Below is the program that i used , Using Eclipse i was able to generate the .jar file successfully by adding "org.apache.hadoop.hive.ql.exec.UDF" this class related jar into the project,

Code :

import org.apache.hadoop.hive.ql.exec.UDF;

public class SimpleUdf extends UDF {

public int evaluate(int value) {

return value + 10;

}

Jar file Link :

http://www.java2s.com/Code/Jar/h/Downloadhive041jar.htm

And then tried the below commands

%sql

CREATE FUNCTION simple_udf AS 'SimpleUdf'

USING JAR '/tmp/SimpleUdf.jar';

AND

%sql

CREATE FUNCTION simple_udf AS 'SimpleUdf'

USING JAR '/dbfs/tmp/SimpleUdf.jar';

%sql

select simple_udf(2)

I placed it on the File Store of data bricks cluster and it kept throwing the same error, please make sure the class path is correct.

-werners- · ‎11-18-2021

Ok, so I tried your example myself.

The issue lies within your jar.

the jar you provide is not called 'SimpleUdf.jar' but 'hive_0_4_1.jar'.
your jar should contain a class called 'SimpleUdf', but there is no such function in there.

So I used your jar and tried myself, using a class which is in the jar:

What this function does, I have no idea.

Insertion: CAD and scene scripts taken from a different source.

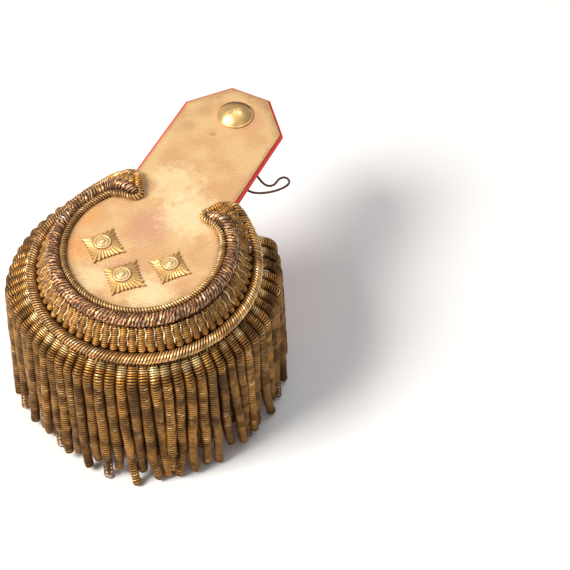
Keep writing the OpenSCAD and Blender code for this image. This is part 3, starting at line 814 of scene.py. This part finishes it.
def make_roll(sizes, colours):
    """The tarnished roll of crushed flat wire, with a dark tube between it and the inner cord at both ends
    that is painted shade.
    """
    rows, t = crescent_route(ROLL_ROW, ROLL_END, ROLL_SHIFT, 0.26)
    sheaf = Sheaf()
    wound_tube(sheaf, rows, t, 34, crinkle_relief, pitch=sizes.roll_pitch / MM)
    # Dark tubes between the roll and the inner cord: painted shade
    for sign in (-1, 1):
        shade_tube, t = resample(ease_route(side_end(SHADE_TUBE_END, SHADE_TUBE_SHIFT, sign), 6), 0.4)
        wound_tube(sheaf, shade_tube, t, 16, shade=0.0)
    sheaf.build("tarnished_roll", "dark_roll", wire_material("tarnished_wire", colours))


# The bars


def bar_ends(roll, cord, sink_roll, sink_cord):
    """Both ends of a bar: on the line between its rows, clear of both rolls and sunk below that line."""
    along = unit(cord[:3] - roll[:3])
    side = unit(np.cross([0, 0, 1.0], along))
    below = np.cross(along, side)
    down = below if below[2] < 0 else -below
    start = roll[:3] + along * (roll[3] + BAR_GAP_ROLL) + down * sink_roll
    end = cord[:3] - along * (cord[3] + BAR_GAP_CORD) + down * sink_cord
    return start, end, down


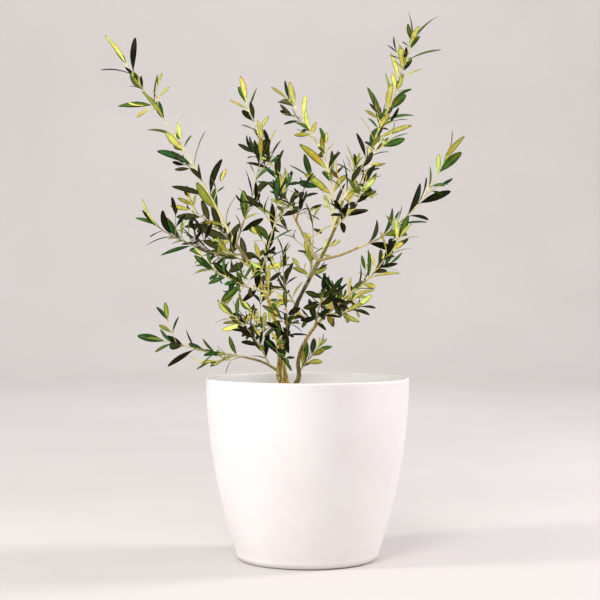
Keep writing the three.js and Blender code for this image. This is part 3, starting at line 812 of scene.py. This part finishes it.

But it is important that you point to an existing class, and take the complete name, not only the last part (so in this case org.apache.hadoop.hive.ql.udf.UDFLog and not just UDFLog).

Hope this helps.

Manoj · ‎01-26-2022

hi @Werner Stinckens @Jose Gonzalez @Hubert Dudek @Kaniz Fatma

Thanks for all the help, Appreciate it. I was able to create permanent functions and use eclipse to create the runnable jar. However, Does anyone have any idea on how to deploy the jar on SQL End Point Cluster.